Magnificent 7’s Market Dominance Shows Cracks as Gains Narrow to Few Winners

On Jan. 11, 2026 at 2:00 PM UTC, market data and strategists signaled a shift in a once-reliable investment approach: loading up on the largest U.S. technology names. For years that concentration strategy outpaced the broader market, but in 2025 the pattern changed. The majority of the so‑called Magnificent 7 underperformed the S&P 500 for the first time since the Federal Reserve began hiking rates in 2022. The Bloomberg Magnificent 7 Index still rose 25% in 2025 versus a 16% gain for the S&P 500, but those headline returns were driven largely by outsized gains at Alphabet Inc. and Nvidia Corp.

Key takeaways

  • The Bloomberg Magnificent 7 Index increased 25% in 2025, compared with a 16% gain for the S&P 500.
  • For the first time since 2022, most members of the Magnificent 7 underperformed the broader S&P 500 during the year.
  • Alphabet and Nvidia were the dominant contributors to the Magnificent 7’s overall 2025 return; other large-cap tech names lagged.
  • The concentration of market gains within a few names reduced the effectiveness of a simple “buy-largest-tech” strategy.
  • Federal Reserve rate-hike cycle that began in 2022 continues to shape sector performance and valuation dynamics.
  • Portfolio and index concentration risks are receiving renewed scrutiny from institutional and retail investors.

Background

Since late 2021 and especially after the Federal Reserve began raising interest rates in 2022, investors had gravitated toward the largest U.S. technology companies. Those names—collectively dubbed the Magnificent 7—accounted for a rising share of market-cap weighted indexes, making a concentrated exposure an effective shortcut for many portfolios. Index funds and passive allocations amplified this effect by channeling more dollars into the very stocks that were already dominating benchmarks. Over multiple years that approach delivered strong absolute and relative returns, reinforcing the allocation habit among investors.

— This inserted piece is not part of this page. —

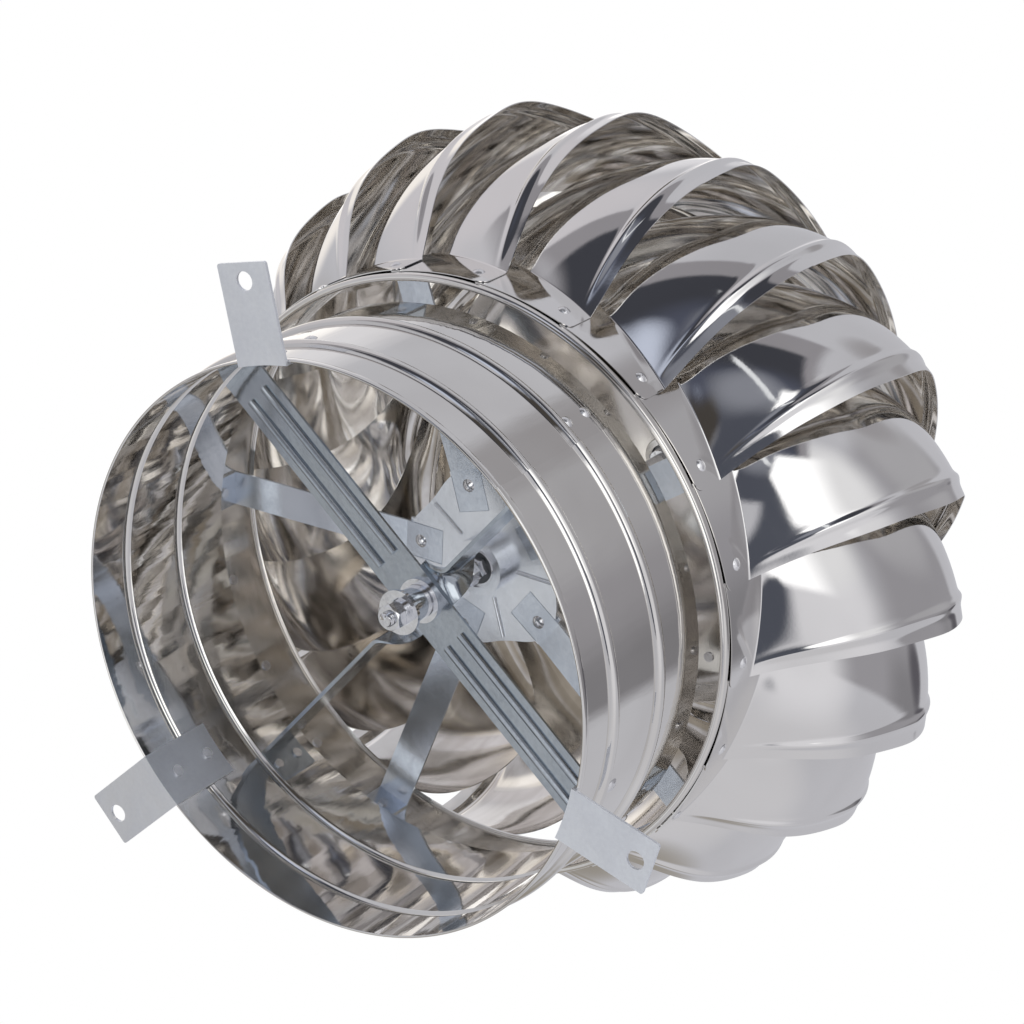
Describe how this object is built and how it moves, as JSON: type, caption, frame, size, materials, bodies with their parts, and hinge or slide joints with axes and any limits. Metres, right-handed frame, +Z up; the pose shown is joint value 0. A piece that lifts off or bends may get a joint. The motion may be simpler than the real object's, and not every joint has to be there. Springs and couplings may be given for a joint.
{
  "type": "turbine roof ventilator",
  "caption": "Wind-driven roof vent: a round throat tube with roof tabs and a cross bracket, and a globe of curved overlapping vanes that spins on a central shaft to draw air out.",
  "frame": {"origin": "on the spin axis, in the plane of the undersides of the three roof tabs", "axes": "+Z up along the spin axis from the throat tube to the cap; +X through the first roof tab"},
  "size_m": [0.4444, 0.4444, 0.3478],
  "materials": {
    "polished_sheet": "mirror polished",
    "zinc_plate": "satin",
    "zinc_strip": "satin",
    "rivet_metal": "satin",
    "fastener_steel": "bright plated",
    "bearing_steel": "ground",
    "cage_brass": "pressed",
    "shield_steel": "satin"
  },
  "bodies": {
    "base": {"neck": "polished_sheet", "tab_1": "zinc_plate", "tab_2": "zinc_plate", "tab_3": "zinc_plate", "tab_rivets": "rivet_metal", "ribbed_strip": "zinc_strip", "edge_strip": "zinc_strip", "strip_rivets": "rivet_metal", "shaft": "fastener_steel", "hex_nuts": "fastener_steel", "flat_washers": "fastener_steel", "lock_washer": "fastener_steel", "clamp_bush": "fastener_steel", "lower_inner_race": "bearing_steel", "upper_inner_race": "bearing_steel"},
    "lower_cage": {"lower_ball_cage": "cage_brass", "lower_balls": "bearing_steel"},
    "upper_cage": {"upper_ball_cage": "cage_brass", "upper_balls": "bearing_steel"},
    "rotor": {"hub_plate": "zinc_plate", "arm_1": "zinc_plate", "arm_2": "zinc_plate", "arm_3": "zinc_plate", "arm_4": "zinc_plate", "arm_5": "zinc_plate", "lower_outer_race": "bearing_steel", "upper_outer_race": "bearing_steel", "bearing_shields": "shield_steel", "hub_rivets": "rivet_metal", "arm_rivets": "rivet_metal", "collar_ring": "polished_sheet", "vane_01": "polished_sheet", "vane_02": "polished_sheet", "vane_03": "polished_sheet", "vane_04": "polished_sheet", "vane_05": "polished_sheet", "vane_06": "polished_sheet", "vane_07": "polished_sheet", "vane_08": "polished_sheet", "vane_09": "polished_sheet", "vane_10": "polished_sheet", "vane_11": "polished_sheet", "vane_12": "polished_sheet", "vane_13": "polished_sheet", "vane_14": "polished_sheet", "vane_15": "polished_sheet", "vane_16": "polished_sheet", "vane_17": "polished_sheet", "vane_18": "polished_sheet", "vane_19": "polished_sheet", "vane_20": "polished_sheet", "vane_rivets": "rivet_metal", "crown_rivets": "rivet_metal", "top_plate": "polished_sheet", "top_cap": "polished_sheet", "cap_rivets": "rivet_metal"}
  },
  "joints": [
    {"name": "rotor_spin", "type": "hinge", "parent": "base", "child": "rotor", "pos_m": [0, 0, 0.1355], "axis": [0, 0, 1], "continuous": true},
    {"name": "lower_cage_spin", "type": "hinge", "parent": "base", "child": "lower_cage", "pos_m": [0, 0, 0.1355], "axis": [0, 0, 1], "continuous": true},
    {"name": "upper_cage_spin", "type": "hinge", "parent": "base", "child": "upper_cage", "pos_m": [0, 0, 0.3235], "axis": [0, 0, 1], "continuous": true}
  ],
  "couplings": [
    {"joint": "lower_cage_spin", "follows": "rotor_spin", "ratio": 0.632},
    {"joint": "upper_cage_spin", "follows": "rotor_spin", "ratio": 0.632}
  ]
}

But concentration also creates single-point vulnerabilities: when a handful of stocks lead, overall index performance depends on their continued strength. Shifts in macro conditions, investor sentiment, or company-specific developments can quickly change the distribution of returns. The Fed’s tightening campaign since 2022 has altered discount rates used in equity valuation and reshaped investors’ risk appetites, renewing attention to fundamentals and raising questions about whether a winner-takes-all pattern can persist indefinitely.

Main event

In 2025 the Bloomberg Magnificent 7 Index posted a 25% gain while the S&P 500 rose 16%, but underlying results were uneven across the seven companies. Several large-cap names lagged behind the benchmark, meaning most members failed to outpace the broader market. Market-data compilers attributed the Magnificent 7’s headline outperformance largely to very large gains at Alphabet and Nvidia, which were sufficient to lift the group’s aggregate return despite weaker showings from peers.

Trading and flows during the year reflected that divergence. Passive funds tracking cap-weighted benchmarks continued to attract money, but active managers and some ETFs rotated exposures away from the weakest Magnificent 7 constituents into other sectors or smaller-cap names. That rotation trimmed the simple “buy the biggest tech names” edge that had helped many investors outperform in prior years.

Analysts noted that the pattern of concentrated winners amplified headline statistics: a handful of high-return stocks can make an index look broadly strong even when most components are underperforming. The 2025 results rekindled discussion about valuation dispersion within the large-cap technology cohort and whether market leadership can remain so narrow without broader participation.

Analysis & implications

The immediate implication is a reappraisal of concentration risk in portfolio construction. When a small number of names drive index returns, investors who mirror market-cap weights may be overexposed to idiosyncratic company risk. That matters for retirement funds, sovereign wealth funds and large passive allocations where the path of a few stocks can materially affect outcomes.

Longer term, a persistent pattern of gains concentrated in very few firms can attract regulatory and policy attention, as well as competitive responses within the industry. For markets, it raises the chance of sharper drawdowns if sentiment toward those leading companies shifts. For investors, the choice is between accepting concentrated market-cap exposure or paying active or strategic-tilt costs to reduce single-stock dependence.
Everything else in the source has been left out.